A complicating factor was that more than a third of homes have so-called “non-unique” addresses, meaning that at least two properties share the same details. A straightforward area code would not work as it would only identify the area and not the house. Capita Ireland, the company which won the tender to produce the code, says that Eircode would solve this problem. Each house would have a unique code.
The seven-character alpha-numeric code is made up of two parts. The first, known as the “routing key”, has three characters and is the postal area governing that address. The second part is a “unique identifier”, a random set of numbers which pinpoints an address, distinguishing it from any other.
Ireland is the first country in the world to have such an individual unit locator, says Minister for Communications Alex White, who said at the July launch that Ireland had "leapfrogged older designs, like the one used in the UK".
However, the random nature of the code has come under fire for being too complicated. Houses in the same area do not have numbers in sequence. Saying the Government “has got it wrong”, Ryan says the codes cannot be easily remembered.
White has argued that delivery companies will be the biggest beneficiaries, while Duggan cites logistics companies, insurance and telecoms firms as quick adopters. However, the main organisations representing freight and haulage companies disagree.

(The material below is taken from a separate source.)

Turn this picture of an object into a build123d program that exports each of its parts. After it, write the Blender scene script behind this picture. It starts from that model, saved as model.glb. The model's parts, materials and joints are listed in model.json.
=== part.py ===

Neil McDonnell, general manager of the Freight Transport Association of Ireland, whose members include the global delivery firms DHL and FedEx, says that as far as he knows, none of the association's members is using the code. "The nature of a postcode as a random code is the significant problem. It is essentially a social security number for a property," says McDonnell. "The code itself is a meaningless construct."
Describing it as "worthless", Irish Road Haulage Association's president Verona Murphy says it was designed "as a system that only An Post could use" and it is "useless" for anyone else. "There was no input from those whom it's supposed to service."

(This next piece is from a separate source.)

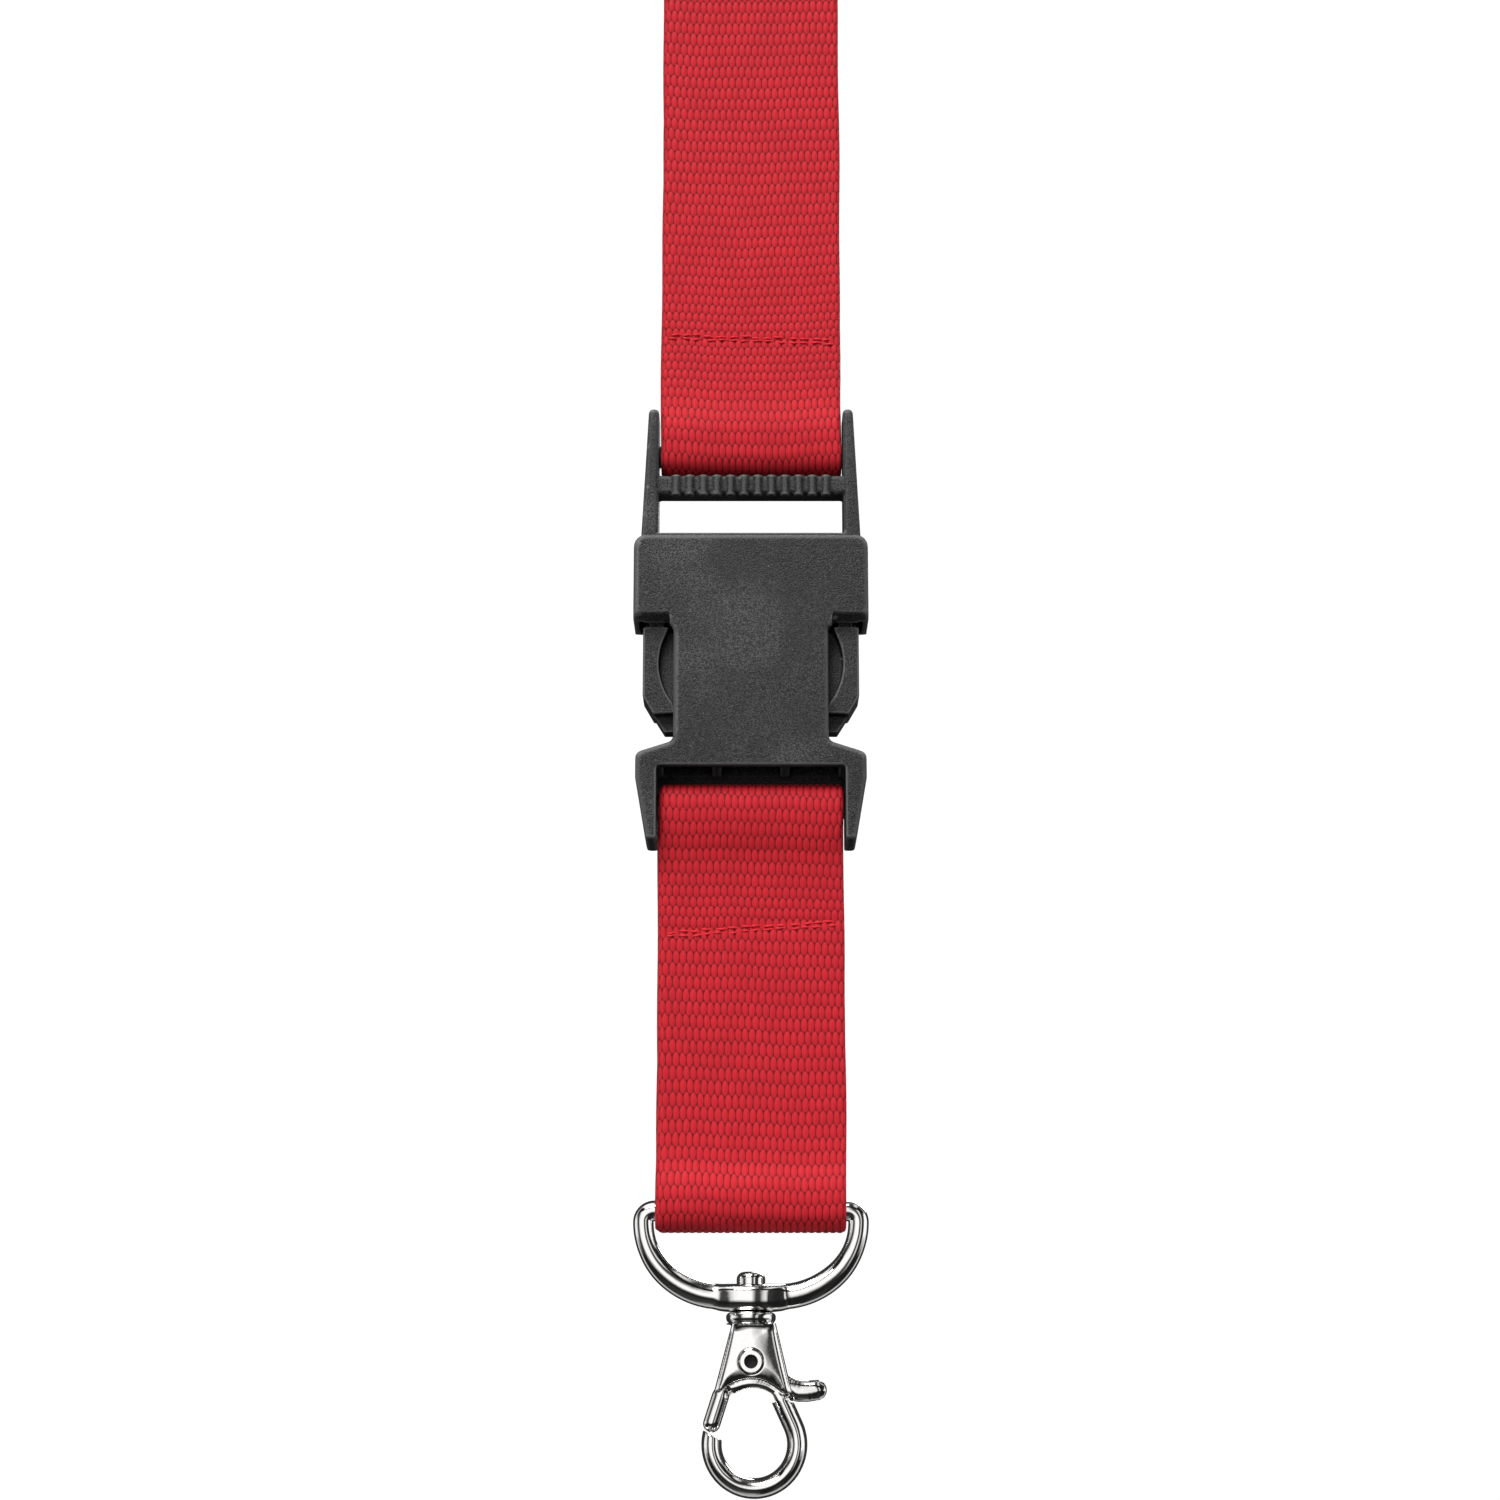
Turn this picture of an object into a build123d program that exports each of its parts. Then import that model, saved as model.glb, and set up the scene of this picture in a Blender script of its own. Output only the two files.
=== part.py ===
from build123d import *
import math
import os

os.makedirs("parts", exist_ok=True)

# Lanyard of flat webbing: neck loop, side release buckle, short lower strap, D-ring and
# swivel trigger hook.  Sizes are in millimetres.  X is across the webbing, -Y is the front
# and +Z is up.  The origin is the inside top of the neck loop, where the lanyard hangs.
# Heights are measured from a datum in the middle of the buckle.

# ---------------------------------------------------------------- driving dimensions
webbing_width = 20.0
webbing_thickness = 1.1
datum_z = -472.0  # the buckle's datum, below the top of the neck loop
thread_radius = 0.16
running_gap = 0.1  # between a bar and the webbing round it
pin_clearance = 0.05

buckle_depth = 7.6
cavity_depth = 5.2
male_depth = 5.0
female_half_width = 12.8
cavity_half_width = 12.2
waist_half_width = 8.4
strap_gap_half = 10.15  # half the clear width between rails, for the webbing
strap_bar_radius = 1.2
male_bar_height = 33.4
female_bar_height = -6.3
mouth_height = 23.4
shoulder_height = 13.45
end_face_height = -2.5

ring_bar_height = -49.6
ring_wire_radius = 1.1
boss_top = -57.3
boss_bottom = -59.95
swivel_pin_radius = 0.9
hook_depth = 4.2
pivot_height = -65.1
gate_slot = 2.2

# ---------------------------------------------------------------- working planes
front = Plane(origin=(0, 0, datum_z), x_dir=(1, 0, 0), z_dir=(0, -1, 0))
side = Plane(origin=(0, 0, datum_z), x_dir=(0, 1, 0), z_dir=(1, 0, 0))


def level(height):
    """The horizontal plane at a height from the datum."""
    return Plane.XY.offset(datum_z + height)


def finish(piece, name):
    """Label a finished piece and write it to its own file."""
    piece.label = name
    export_step(piece, f"parts/{name}.step")


def mirrored(points):
    """A right-hand outline followed by its mirror image, as one closed run of points."""
    return points + [(-x, y) for x, y in reversed(points)]


# ---------------------------------------------------------------- webbing
def corner_radii(route, share=0.45):
    """The radius at each corner: share of its shorter run over tan of half the turn."""
    radii = []
    for before, here, after in zip(route, route[1:], route[2:]):
        first = Vector(*here) - Vector(*before)
        second = Vector(*after) - Vector(*here)
        half_turn = math.radians(first.get_angle(second) / 2)
        radii.append(share * min(first.length, second.length) / math.tan(half_turn))
    return radii


def webbing(route, name):
    """A flat strap that follows a (y, height) route, with its volume checked in print."""
    radii = corner_radii(route)
    with BuildPart() as strap:
        with BuildLine(side) as path:
            FilletPolyline(*route, radius=radii)
        centre = path.wire()
        with BuildSketch(Plane(centre @ 0, x_dir=(1, 0, 0), z_dir=centre % 0)):
            Rectangle(webbing_width, webbing_thickness)
        sweep()
    expected = centre.length * webbing_width * webbing_thickness
    ratio = strap.part.volume / expected
    print(name, "length", round(centre.length, 1), "volume over expected", round(ratio, 4))
    print(name, "radii", [round(r, 1) for r in radii])
    return strap.part


def stitches(left_height, right_height, faces_y):
    """Short thread bars in a row across the webbing, on each of its two outer faces."""
    count = 14
    pitch = (webbing_width - 1.6) / count
    slope = (right_height - left_height) / webbing_width
    middle = (left_height + right_height) / 2
    with BuildPart() as seam:
        for y in faces_y:
            for n in range(count):
                x = (n - (count - 1) / 2) * pitch
                z = datum_z + middle + slope * x
                with Locations(Location((x, y, z), (0, 90, 0))):
                    Cylinder(thread_radius, 0.8 * pitch)
    return seam.part


fold = strap_bar_radius + running_gap + webbing_thickness / 2  # webbing's middle at a bar
crown = -datum_z + webbing_thickness / 2  # the middle of the webbing at the loop's top

# The neck strap starts at its tail, goes down behind the male bar, up the front, over the
# neck and down the rear to the same seam.  Points are (y, height).
neck_route = [
    (0.0, 50.5),
    (0.0, 41.0),
    (fold, 36.0),
    (fold, male_bar_height - fold),
    (-fold, male_bar_height - fold),
    (-fold, 35.5),
    (-1.22, 42.0),
    (-1.2, 54.0),
    (-1.35, 77.0),
    (-2.6, 113.0),
    (-7.5, 158.0),
    (-18.5, 212.0),
    (-34.5, 276.0),
    (-50.5, 341.0),
    (-60.5, 393.0),
    (-60.2, 437.0),
    (-25.0, crown),
    (25.0, crown),
    (60.2, 437.0),
    (60.5, 393.0),
    (50.5, 341.0),
    (34.5, 276.0),
    (18.5, 212.0),
    (7.5, 158.0),
    (2.6, 113.0),
    (1.35, 77.0),
    (1.2, 56.0),
    (1.22, 44.2),
]
neck_strap = webbing(neck_route, "neck_strap")
finish(neck_strap, "neck_strap")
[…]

However, one group is more optimistic. Retail Ireland, the representative body for Ireland’s retail industry, says the unique identifier can “reduce costs” for them through “supply chain and administrative savings”.

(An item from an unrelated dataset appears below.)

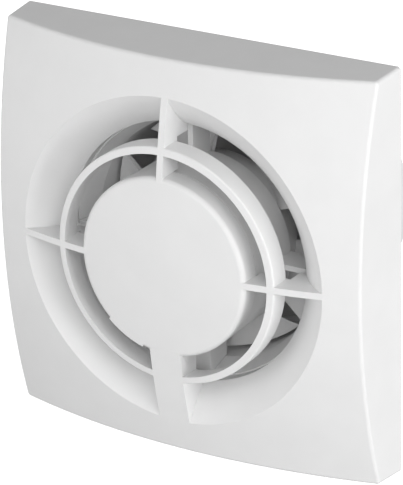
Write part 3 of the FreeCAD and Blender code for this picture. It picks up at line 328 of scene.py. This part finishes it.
WHITE = (0.80, 0.80, 0.80)
FINISHES = {
    "cover_plastic": moulded("cover_plastic", WHITE, 0.50),
    "casing_plastic": moulded("casing_plastic", shade(WHITE, 0.97), 0.46),
    "impeller_plastic": moulded("impeller_plastic", shade(WHITE, 0.93), 0.44),
    "shutter_plastic": moulded("shutter_plastic", shade(WHITE, 0.82), 0.50),
    "bobbin_plastic": moulded("bobbin_plastic", (0.68, 0.62, 0.47), 0.5, mottle=0.92),
    "block_plastic": moulded("block_plastic", (0.66, 0.66, 0.60), 0.48, mottle=0.94),
    "steel": plated("steel", (0.62, 0.63, 0.65)),
    "laminations": laminated("laminations", (0.42, 0.42, 0.43)),
    "bracket_metal": cast("bracket_metal", (0.70, 0.71, 0.72)),
    "rotor_rings": cast("rotor_rings", (0.75, 0.75, 0.76), 0.42),
    "copper": enamelled("copper", (0.72, 0.30, 0.13)),
    "brass": machined("brass", (0.78, 0.58, 0.26)),
    "bronze": machined("bronze", (0.56, 0.36, 0.18), 0.45),
    "rubber": rubber("rubber", (0.05, 0.05, 0.05)),
    "brown_sheath": sheathed("brown_sheath", (0.11, 0.045, 0.02)),
    "blue_sheath": sheathed("blue_sheath", (0.02, 0.09, 0.34)),
}
SLOT_OF = {part["node"]: part["material_slot"] for part in frame["record"]["subparts"]}
CREASE = math.radians(30.0)


def dress(name):
    """A node's finish, with true creases: flat faces shade flat and curved ones smooth."""
    obj = nodes[name]
    mesh = obj.data
    mesh.materials.clear()
    mesh.materials.append(FINISHES[SLOT_OF[name]])
    custom = mesh.attributes.get("custom_normal")
    if custom is not None:
        mesh.attributes.remove(custom)
    mesh.shade_smooth()
    mesh.set_sharp_from_angle(angle=CREASE)
    weighted = obj.modifiers.new("weighted_normals", "WEIGHTED_NORMAL")
    weighted.keep_sharp = True


# ---------------------------------------------------------------- coil windings

COIL_LENGTH = 5.0 * MM
COIL_HALF_WIDTH = 7.0 * MM
WIRE_RADIUS = 0.28 * MM
WIRE_SIDES = 6
POLES = 4
LAYERS = 2
TURN_PITCH = 2.04 * WIRE_RADIUS
LAYER_NESTING = 0.87
CORNER_SHARE = 0.35
CORNER_STEPS = 4


def loop_path(half_x, half_y, corner):
    """A rounded rectangle about the pole, as (x, y) points."""
    points = []
    for quarter, (sx, sy) in enumerate(((1, 1), (-1, 1), (-1, -1), (1, -1))):
        for step in range(CORNER_STEPS + 1):
            angle = math.pi / 2 * (quarter + step / CORNER_STEPS)
            points.append((
                sx * (half_x - corner) + corner * math.cos(angle),
                sy * (half_y - corner) + corner * math.sin(angle),
            ))
    return points


def add_windings():
    """Real turns of wire on each pole, in the space of the solid windings."""
    low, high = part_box("coil_windings")
    outer_half = (high.y - low.y) / 2
    middle_y = (high.y + low.y) / 2
    span_in = high.z - COIL_LENGTH
    vertices, faces = [], []

    def add_turn(radial, half_x, half_y, turned):
        path = loop_path(half_x, half_y, min(half_x, half_y) * CORNER_SHARE)
        first = len(vertices)
        for index, (x, y) in enumerate(path):
            before, after = path[index - 1], path[(index + 1) % len(path)]
            along = Vector((after[0] - before[0], after[1] - before[1], 0.0)).normalized()
            outward = Vector((along.y, -along.x, 0.0))
            for side in range(WIRE_SIDES):
                angle = 2 * math.pi * side / WIRE_SIDES
                offset = outward * math.cos(angle) * WIRE_RADIUS
                height = radial + math.sin(angle) * WIRE_RADIUS
                vertices.append(turned @ Vector((x + offset.x, middle_y + y + offset.y, height)))
        count = len(path)
        for index in range(count):
            following = (index + 1) % count
            for side in range(WIRE_SIDES):
                beside = (side + 1) % WIRE_SIDES
                faces.append((
                    first + index * WIRE_SIDES + side,
                    first + index * WIRE_SIDES + beside,
                    first + following * WIRE_SIDES + beside,
                    first + following * WIRE_SIDES + side,
                ))

    rows = int((COIL_LENGTH - 2 * WIRE_RADIUS) / TURN_PITCH) + 1
    for pole in range(POLES):
        turned = Matrix.Rotation(2 * math.pi * pole / POLES, 4, "Y")
        for layer in range(LAYERS):
            inset = WIRE_RADIUS + layer * TURN_PITCH * LAYER_NESTING
            for row in range(rows - layer):
                radial = span_in + WIRE_RADIUS + (row + layer / 2) * TURN_PITCH
                add_turn(radial, COIL_HALF_WIDTH - inset, outer_half - inset, turned)
    mesh = bpy.data.meshes.new("coil_wire")
    mesh.from_pydata(vertices, [], faces)
    mesh.materials.append(FINISHES["copper"])
    mesh.shade_smooth()
    coil = bpy.data.objects.new("coil_wire", mesh)
    scene.collection.objects.link(coil)
    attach(coil, "casing")
    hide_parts("coil_windings")


# ---------------------------------------------------------------- the scene

add_camera()
add_world()
for lamp_name, (lamp_direction, lamp_power) in LAMPS.items():
    add_lamp(lamp_name, lamp_direction, lamp_power)
add_floor()
for node_name in nodes:
    dress(node_name)
add_windings()

scene.view_settings.view_transform = "Standard"
scene.view_settings.look = "None"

Despite plans to combine Eircode with online maps and satellite navigation systems, this has yet to happen. Put Eircode into Google maps today and it says, "No results found". Duggan says it will be integrated with sat-nav systems shortly.
Meanwhile, the Health Service Executive, which runs the National Ambulance Service, believes Eircode "will be of particular assistance in rural Ireland where the same townland name can pop up again and again". However, this has yet to be tested. Eircode will not be built into despatch systems until the new year.
Not everyone within the emergency services has been as welcoming. John Kidd, president of the Irish Fire and Emergency Services Association, says staff workers use smartphones to find addresses. So far, Eircode cannot be used for this. "I'm not against technology, but for technology that works," he says.
Letters published in The Irish Times in the weeks after Eircode's launch complained of addresses being listed in the wrong place or even the wrong county. One writer complained that his Leixlip home was listed as being in Naas. Shannon Airport, meanwhile, is said to be Co Limerick, rather than Co Clare.
"No one has changed the location of Shannon Airport," says Angus Laverty of An Post. The airport's post comes from Limerick, its post town, and this is why it is in the postal address. "We haven't shifted the county boundaries," he says.
More serious issues have been raised about Eircode’s costs. Forecast at €18 million, comptroller and auditor general Séamus McCarthy put the final bill at €38 million. “It is not clear that benefits-to-the-value-projected will be achieved,” his report declared. However, Capita insists that progress is being made, saying that nine out of 10 knew of it in the first month.
In the end, says Neil McDonnell, it will be the public that will decide Eircode’s final fate.